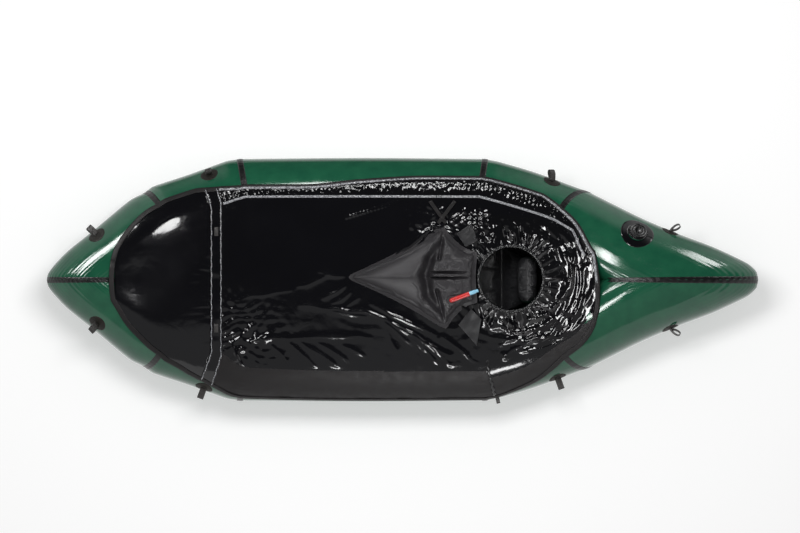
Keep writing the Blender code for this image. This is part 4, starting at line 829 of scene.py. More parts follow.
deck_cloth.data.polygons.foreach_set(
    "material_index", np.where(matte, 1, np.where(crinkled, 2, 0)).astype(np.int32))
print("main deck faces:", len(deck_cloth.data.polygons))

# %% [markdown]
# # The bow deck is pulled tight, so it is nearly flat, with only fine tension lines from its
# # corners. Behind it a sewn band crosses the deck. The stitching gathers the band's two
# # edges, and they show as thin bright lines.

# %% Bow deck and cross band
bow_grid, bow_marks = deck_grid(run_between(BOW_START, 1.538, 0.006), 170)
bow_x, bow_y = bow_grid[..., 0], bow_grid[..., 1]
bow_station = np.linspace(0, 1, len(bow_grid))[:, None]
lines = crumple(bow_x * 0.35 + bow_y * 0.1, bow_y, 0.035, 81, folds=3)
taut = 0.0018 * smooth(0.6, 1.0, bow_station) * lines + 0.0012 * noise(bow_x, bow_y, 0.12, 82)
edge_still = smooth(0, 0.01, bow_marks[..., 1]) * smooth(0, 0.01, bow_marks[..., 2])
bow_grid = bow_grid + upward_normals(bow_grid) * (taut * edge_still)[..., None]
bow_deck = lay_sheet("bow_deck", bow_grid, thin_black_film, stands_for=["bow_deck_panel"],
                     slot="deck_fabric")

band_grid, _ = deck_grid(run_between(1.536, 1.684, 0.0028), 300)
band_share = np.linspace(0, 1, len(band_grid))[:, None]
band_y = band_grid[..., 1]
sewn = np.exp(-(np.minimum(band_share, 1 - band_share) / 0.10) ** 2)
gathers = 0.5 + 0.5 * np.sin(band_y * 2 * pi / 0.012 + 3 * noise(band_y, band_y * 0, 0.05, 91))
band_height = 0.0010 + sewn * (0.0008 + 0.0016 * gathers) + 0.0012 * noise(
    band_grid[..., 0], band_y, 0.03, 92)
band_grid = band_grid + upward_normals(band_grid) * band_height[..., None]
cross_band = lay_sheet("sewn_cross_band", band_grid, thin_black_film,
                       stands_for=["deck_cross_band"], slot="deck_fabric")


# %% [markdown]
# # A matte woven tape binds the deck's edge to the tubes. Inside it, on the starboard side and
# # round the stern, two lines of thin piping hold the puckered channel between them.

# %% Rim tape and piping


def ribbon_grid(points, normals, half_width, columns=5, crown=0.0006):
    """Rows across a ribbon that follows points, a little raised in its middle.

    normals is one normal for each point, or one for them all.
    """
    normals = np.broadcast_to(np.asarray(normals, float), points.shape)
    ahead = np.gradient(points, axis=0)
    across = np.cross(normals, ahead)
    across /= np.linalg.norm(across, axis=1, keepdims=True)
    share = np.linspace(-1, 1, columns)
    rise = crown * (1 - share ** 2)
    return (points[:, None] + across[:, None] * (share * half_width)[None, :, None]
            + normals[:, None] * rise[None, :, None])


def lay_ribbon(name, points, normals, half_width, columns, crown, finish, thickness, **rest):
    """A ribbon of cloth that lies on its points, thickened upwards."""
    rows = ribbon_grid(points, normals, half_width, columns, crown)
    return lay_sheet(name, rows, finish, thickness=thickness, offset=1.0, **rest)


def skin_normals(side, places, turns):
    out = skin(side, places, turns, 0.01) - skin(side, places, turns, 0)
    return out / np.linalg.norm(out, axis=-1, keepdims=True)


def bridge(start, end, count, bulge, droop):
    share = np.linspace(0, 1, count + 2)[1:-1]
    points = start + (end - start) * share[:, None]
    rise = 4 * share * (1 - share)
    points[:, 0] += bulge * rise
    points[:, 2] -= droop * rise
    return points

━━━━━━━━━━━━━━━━

◆ **Task to complete**
Write out a verbatim copy of the data, beginning with its first line and ending with the line that contains "# # edges, and".

◆ **The answer**
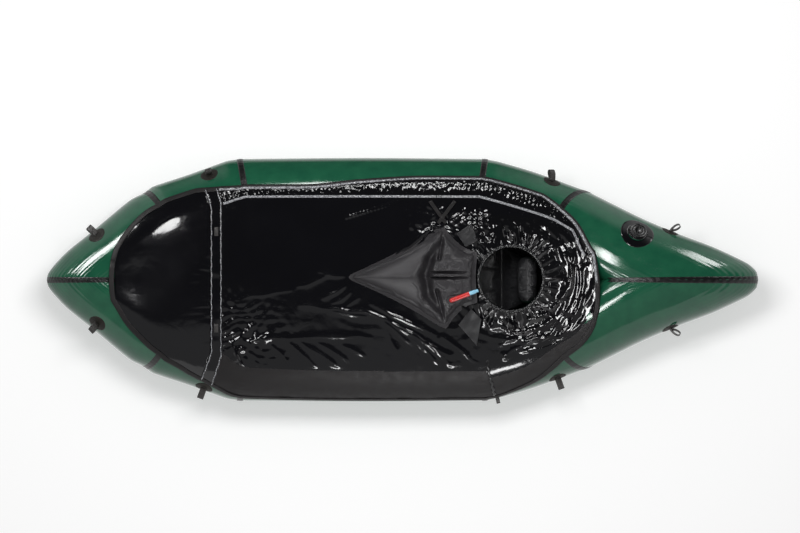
Keep writing the Blender code for this image. This is part 4, starting at line 829 of scene.py. More parts follow.
deck_cloth.data.polygons.foreach_set(
    "material_index", np.where(matte, 1, np.where(crinkled, 2, 0)).astype(np.int32))
print("main deck faces:", len(deck_cloth.data.polygons))

# %% [markdown]
# # The bow deck is pulled tight, so it is nearly flat, with only fine tension lines from its
# # corners. Behind it a sewn band crosses the deck. The stitching gathers the band's two
# # edges, and they show as thin bright lines.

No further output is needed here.